Sick To Death > Chapter 4 > Key Features of Change
Fundamentally, major social change requires convergence of a number of forces that make the old way of doing things untenable while making a new order appealing or at least necessary. As we survey the structures for care of those with serious chronic illnesses, some of the facts seem especially salient. First, long-term disability and care needs in the years before dying do not generate large profits or attract substantial investments. Most of the patients are poor already or fear becoming poor. Most of the services involve low-paid labor, performed by those with limited political influence. The major sources of revenue for health-care providers are medications, devices, and hospitalizations, many of which are subject to inappropriate overuse now and are often hard to justify in a more ideal care delivery system (Fisher et al. 2003a; Fisher et al. 2003b). Most public policy makers and leaders - in academia or health systems, or in pharmaceuticals or technical applications - do not yet see reforms for serious chronic illness care as particularly attractive, or even important.
Second, while there have been a few important innovations (some characterized in chapter 3), they have been neither so widely attempted nor so well studied as to provide a sure guide. Beyond hospices, we mostly have small or thinly supported innovations. We have almost no study of the trade-offs among modes of care. The data on family care- giving, its effects, and alternatives are so fragmented as to be misleading. We urgently need innovations and the insights gained from testing them. We must begin to try new methods of care delivery, along with new mental models, ethics, politics, social roles, and figures of speech.
Third, the political weight for reforms cannot come just from the palliative-care providers; our numbers are too small and our influence is too limited.

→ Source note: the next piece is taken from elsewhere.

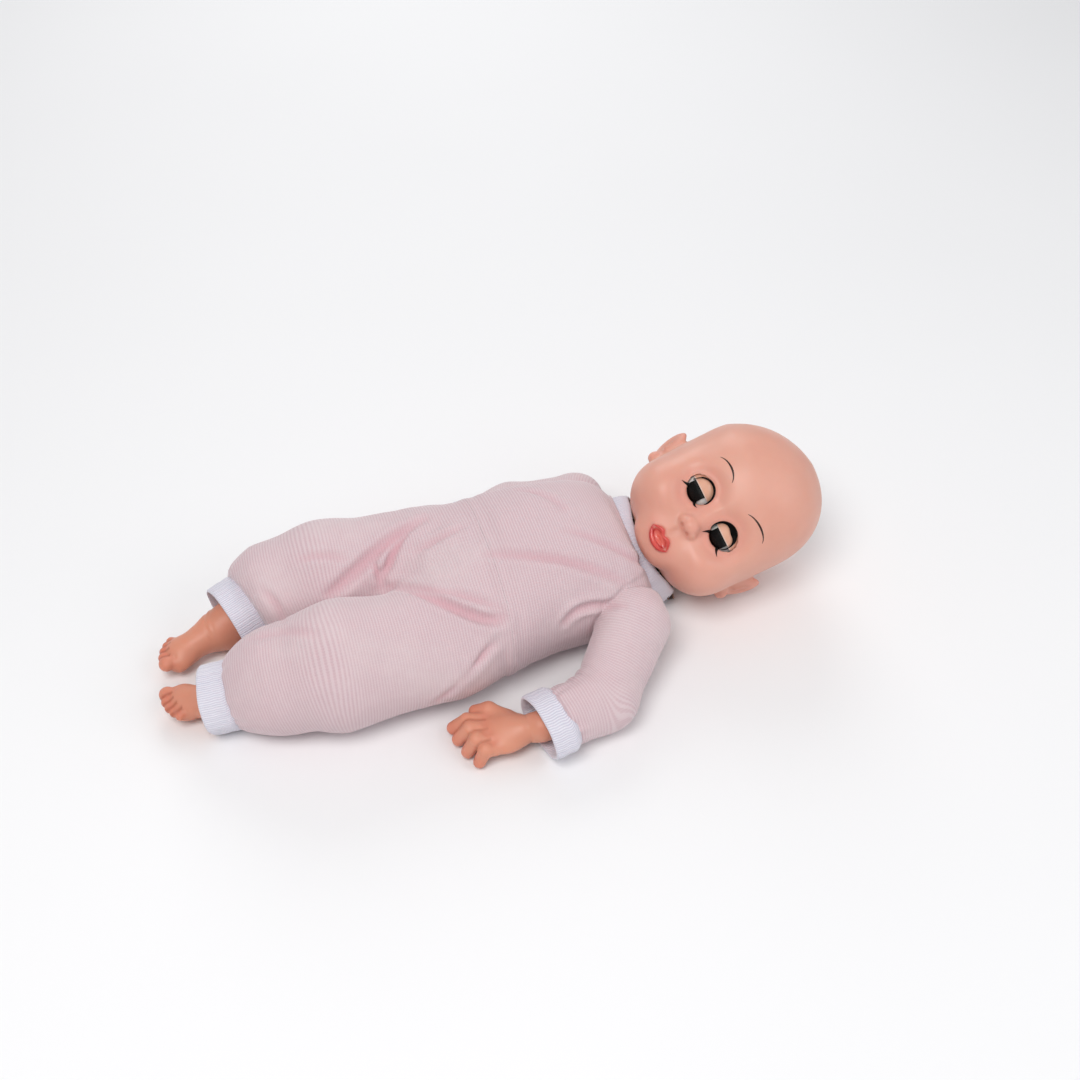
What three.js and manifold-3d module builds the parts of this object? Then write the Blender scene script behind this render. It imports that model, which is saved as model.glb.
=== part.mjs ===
// Soft-bodied baby doll with sleeping eyes and a press-to-sound voice box.
// Millimetres. +X runs from the feet to the head, +Y is the doll's right side, +Z is the doll's front.
// The doll lies on its back; z = 0 is the plane it rests on and the origin is under the middle of its back.
import * as THREE from "three";
import { mergeVertices } from "three/addons/utils/BufferGeometryUtils.js";
import Module from "manifold-3d";

const wasm = await Module();
wasm.setup();

// ---------------------------------------------------------------- driving dimensions
const GAP = 0.4; // clearance between touching pieces
const CLOTH = 1.5; // romper knit, with its hand
const VINYL = 2.8; // rotocast wall

const HEAD_CENTRE = [112.5, -0.2, 48.2];
const HEAD_UP = [0.9155, -0.054, 0.399]; // chin to crown
const HEAD_FORWARD = [-0.332, -0.663, 0.671]; // the way the face looks
const HEAD_HALF = { x: 38.8, front: 42, back: 44, z: 47.2, power: 2.7 };
const NECK_OFFSET = 3; // neck axis behind the head's centre
const NECK_DROP = 55; // head centre down to the neck flange

const EYE = { x: 13.4, y: -24.2, z: -8.7, ball: 10.6, skin: 10.9, skinOut: 11.4, open: 7.5 };
const EYE_WEIGHT_ANGLE = 30.9; // degrees below straight back

const NECK = { flange: 15.5, groove: 13, bore: 10, cup: 18.5 };
const COLLAR = { rIn: 27.3, rOut: 28.8, t0: -5, t1: 6 };

// romper bodice sections: x, half width, bottom, top, middle
const TRUNK = [
  [-20, 50.5, -1.5, 66.5, -4.5],
  [-10, 48, -2.5, 69.5, -3.2],
  [5, 45.4, -3, 70.5, -1.5],
  [20, 44.6, -3, 69.5, -0.5],
  [35, 44.4, -2.5, 66.5, 0],
  [46, 42.5, -1, 61.5, 0],
  [54, 38, 0.5, 56, 0],
  [60, 31.5, 1.5, 50, 0],
];
const TRUNK_POWER = 2.5;
const SIDE_PLANE = 45.2; // flat of the bodice's sides under the arms

const SHOULDER = { x: 44, z: 27, hole: 13.4, root: 11.6, y: 48 };
const ARMS = {
  left: { s: -1, elbow: [18, -80, 16.5], cuff: [-6, -85, 15.5], end: [-15, -86, 14.5], r0: 18, r1: 16, r2: 14.8, cuffWide: 1.28, cuffTall: 0.9 },
  right: { s: 1, elbow: [12, 61, 16.6], cuff: [-6, 64.6, 13.2], end: [-15, 66.2, 12.4], r0: 15.4, r1: 15, r2: 11.6, cuffWide: 1.04, cuffTall: 0.98 },
};
const ARM_JOINT = { flange: 9.2, groove: 7.2, cup: 11.2 };

const HIP = { x: -52, y: 29, z: 29.2, r: 28.6, mid: 13.5, clear: 30.6, centre: -4 };
const LEGS = {
  left: { s: -1, knee: [-102, -33.4, 30.2], cuff: [-154, -25.5, 17.8], end: [-0.97, 0.15, -0.19], r1: 29.8, r2: 17.6 },
  right: { s: 1, knee: [-97, 26.4, 29.2], cuff: [-137, 27, 19.8], end: [-0.92, -0.33, -0.17], r1: 28.4, r2: 20 },
};
const LEG_JOINT = { flange: 14, groove: 11.4, cup: 16.4 };

const VOICE = { x: 14, y: 0, z: 36, long: 56, wide: 40, tall: 21, wall: 1.6, corner: 8 };
const BUTTON_X = 15; // from the voice box centre, towards the head
const SPEAKER_X = -13;

// ---------------------------------------------------------------- solids
function solid(geometry) {
  const g0 = geometry.clone();
  for (const key of Object.keys(g0.attributes)) if (key !== "position") g0.deleteAttribute(key);
  const g = mergeVertices(g0, 1e-4);
  const raw = g.index.array;
  const tri = [];
  for (let i = 0; i < raw.length; i += 3)
    if (raw[i] !== raw[i + 1] && raw[i + 1] !== raw[i + 2] && raw[i] !== raw[i + 2]) tri.push(raw[i], raw[i + 1], raw[i + 2]);
  const make = (t) =>
    new wasm.Manifold(new wasm.Mesh({ numProp: 3, vertProperties: new Float32Array(g.attributes.position.array), triVerts: new Uint32Array(t) }));
  const m = make(tri);
  if (m.volume() >= 0) return m;
  for (let i = 0; i < tri.length; i += 3) [tri[i + 1], tri[i + 2]] = [tri[i + 2], tri[i + 1]];
  return make(tri);
}
const join = (...m) => m.reduce((a, b) => a.add(b));
const cut = (a, ...m) => m.reduce((r, b) => r.subtract(b), a);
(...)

Indeed, the hard scramble for initial successes has fragmented the forces of hospice, long-term care, palliative care, PACE, and others, leaving them little tradition of aligning to pursue common goals.
As we look about for allies who might have the authority to garner political weight, we cannot count on those living now with serious and eventually fatal chronic illnesses in the last part of their lives, those most directly affected by the challenges of our care system. Overwhelming personal issues make it unlikely that they will seek attention within the political process. Even when they do raise their claims, they will not necessarily be alive through the next elections. Those who will face the issues in a few years, either when their parents become ill or when they do, are not yet engaged.
Yet all those currently struggling with the inadequacies of care in the last phase of life have families and other caregivers. That's where the political clout could lie - with all of the baby boomers who will first take care of their parents and then see their own suffering looming in the disarray and dysfunction of the care "system." The boomers have a long history of "having it their way" in politics. Perhaps, as caregivers, they could mobilize to fix the shortcomings before it becomes their turn to be the patients.
Reformers and allies should advocate for a reliable, sustainable approach to competent care for the large population of people seriously affected by eventually fatal chronic conditions. For this part of life, the care system should function differently. Often, everything that matters in the life left to such individuals hinges on the care arrangements being effective in providing supportive services. Symptom control, family support, continuity of a comprehensive care plan, and counseling for life closure will need to be reliably competent across a variety of settings. Hence, the metric by which to measure success will be more complicated than the traditional measure of quality - delay of death.
The delivery of care will have to change, along with its financing. Improved delivery arrangements and enhanced financing must mesh, since no clinical-care system lasts long if it cannot pay its bills. Conversely, more tailored financing cannot be much ahead of clinical reforms, because dysfunctional adaptations by providers arise quickly to respond to business opportunities and then defend against further reforms that would disadvantage that business plan.
More than four of every five Americans die while covered by Medicare - and many while also covered by Medicaid. The obvious "hammer" for the financing "nail" is the existing federal financing of care delivery, along with a number of derivative endeavors in regulation, human resource development, and law. The public truly owns this care system.
The clinical reforms needed to match improved financing can arise from a larger variety of sources. The anchor could be hospice programs, since hospice is available virtually everywhere in the country. However, advocates for primary care (internal medicine, family practice, and advanced practice nursing) and geriatric interdisciplinary teamwork may well step forward, aware that care of the very sick at home is powerfully satisfying. Nursing facilities will undoubtedly be the residence of many of us in our last months, so enhanced care in that setting will be important. The unusual combination of flexible financing and the needy populations served by PACE and the Veterans Health System may well make them ongoing loci of innovation and setting standards. In summary, the main financing reform has to be Medicare and Medicaid payment policy, but the improved clinical services can arise from various existing providers.
In addition to the obvious challenges of major Medicare and Medicaid reforms, a series of troubling quandaries at the boundary of ethics and policy cramps our efforts to leverage change: our inability to temper the use of high-cost medical treatments that have modest merit in extending life; our uncertainty as to appropriate care for persons with substantial dementia or other brain damage; and the threats of liability and human subjects protections that serve to retard innovation.